Anna married Patrick McInerney & had five children--John F., Jimmy who was deputy sheriff of Wayne County and May and two small children who died of scarlet Fever and your father nearly died of it too.  

 

Jimmy and May were not married.

 

Bridget married Patrick Needham and had eleven children. Molly is the only one living.

 

Dr. James married Anna Melody and had one son James Emmet.

 

Richard was not married.

 

John C. Married Anna Hogan of Hubbardston Michigan and had eight children.

 

Sincerely,

 

Marion

 

As recorded in Marion’s letter (with dates from a family tree chart produced by Joseph Cahalan in 1986), the children of James and Mary were John (born circa 1838 and died before 1857, as can be inferred from Marion’s letter and a correction to it described in a previous entry; though no record of his birth or death is currently known), Catherine (1841); Bridget, (1845); Anna (1846 - 1916); James, (1850 - 1903); Richard, (1852) - 1909); and John Charles (1859 - 1939).  Since neither Bridget nor Anna are buried in Mt.

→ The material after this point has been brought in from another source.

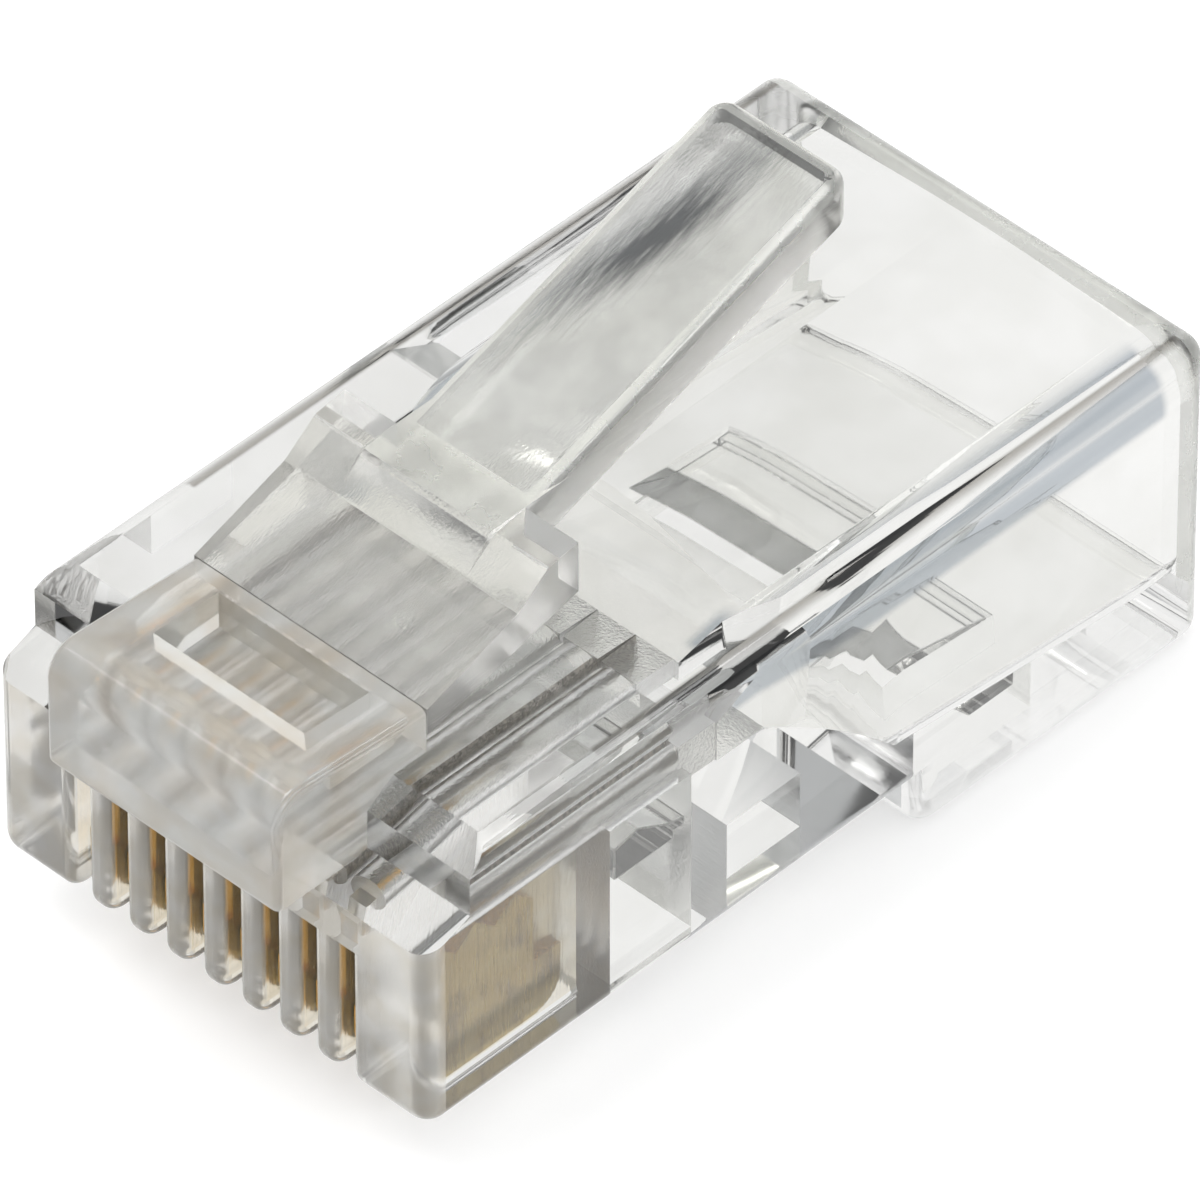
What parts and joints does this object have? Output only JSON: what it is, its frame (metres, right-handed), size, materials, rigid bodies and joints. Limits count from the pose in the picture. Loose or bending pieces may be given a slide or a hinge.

Carmel Cemetery, their birth dates were found in census records located through Ancestry.com.*

 

No births are recorded between circa 1838 and 1841, though Mary may well have suffered miscarriages or lost children in infancy (which could have been a powerful inducement for the couple to start over in a new country).  A space of four years between the birth of Anna (1846) and James (likely 1850) also exists, though a similar gap of seven years between the births of Richard and John, can be explained by noting that these were most likely the years in which the couple was separated by James’ immigration.  

 

At this point in the larger family narrative, it would be helpful to provide a page for each married child, treating the lives of those unmarried or (in Catherine’s case) childless as a group until sufficient information becomes available to allow them a page of their own.  

 

So to continue, please select a link below:

 

 

John Cahalan & Catherine Cahalan Norton

 

Bridget Cahalan Needham

 

Anna Cahalan McInerny

 

James Cahalan, MD

 

Richard Cahalan

 

John C. Cahalan, Sr.

Notes:

Marion’s letter and the available census sources, taken together, present us with some difficulties. Though his tombstone records his birth in 1850, James and Mary’s son James’ birth date is given by census information on Ancestry.com (not always a reliable source) as 1852. Richard’s birth date is also variously given there as 1851, and the same source lists his birthplace (like his brother James’) as County Tipperary. There is certainly an error in the record, here. Given the fact that Marion states that James emigrated in 1849, then one son or the other would have to have been born while his father was overseas.  The dates given by Joseph’s family tree accord with--and are most likely taken from--inscriptions in Mt. Carmel Cemetery, Wyandotte, and should be authoritative since they were produced at the direction of surviving family members.) What is much more likely, however, is that Marion is in error in giving 1849 as the date of James’ emigration, and that Joseph is thinking of this event--rather than the date of the family’s migration to Wyandotte--when he states 1853. This speculation has the advantage of explaining the break in the pattern of births between 1852 and 1859.